Um, and just like, just having confidence that you'll figure it out as you go along. And like, it's really kind of like, the whole love of making art is like the love of making these patterns and stuff and then having an unexpected result when you do a particular thing. Like you bend it in a circle or you bend it in a doorway shape. And sometimes the results I don't expect, and to me that's like, it's like, ‘oh, that's interesting.’ Like I'm searching for that. That unexpected result, you know?
V: I really like the exploration aspect of it. That's such an interesting avenue for art.
I really think the best way to make art is to just like, make yourself do it. Yeah. Just you do it, fucking do it. You know, because you will learn something if you start doing a thing. For me it was like, you know, I was addicted to playing video games and then I started taking art a little more seriously. And every time you learn something, like every time you like figure something new out, whether it's like a technique in illustrator, or something that you can just apply to everything you're already doing. Whether it's a cross-hatching technique or something, you learn that new thing and figure it out. And then it’s like you open a new door and you just get addicted to opening those doors.

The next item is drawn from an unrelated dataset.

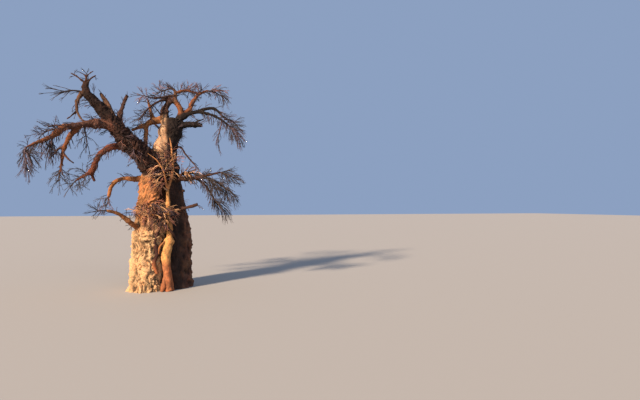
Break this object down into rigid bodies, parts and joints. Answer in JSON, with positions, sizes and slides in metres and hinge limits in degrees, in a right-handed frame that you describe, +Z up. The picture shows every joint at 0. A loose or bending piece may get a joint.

A: Like a real video game!
Yeah. It's like you're leveling up in real life, you know, because it's, I don't know, man, you put the experience in, you know. It's way more rewarding when you level up a couple times and you just keep leveling up because you get addicted to that, you know? And I definitely, like, I'll be honest, I crashed after that (First Friday) show. Like, I got sick and, you know, I had to work my job sick and then I ran out of Adderall from the Adderall shortage . And I'm just like, oh my God, I'm not posting on Instagram for like a week or two, you know? Uh, so, people should have better balance than I do because I, I have no sense of like, balancing my life.
V: I guess that kinda leads us to our last question. Do you have any advice for emerging artists?
I'd say take care of your mental health. . Yeah. Yeah. Like, uh, yeah. Don't ignore that shit.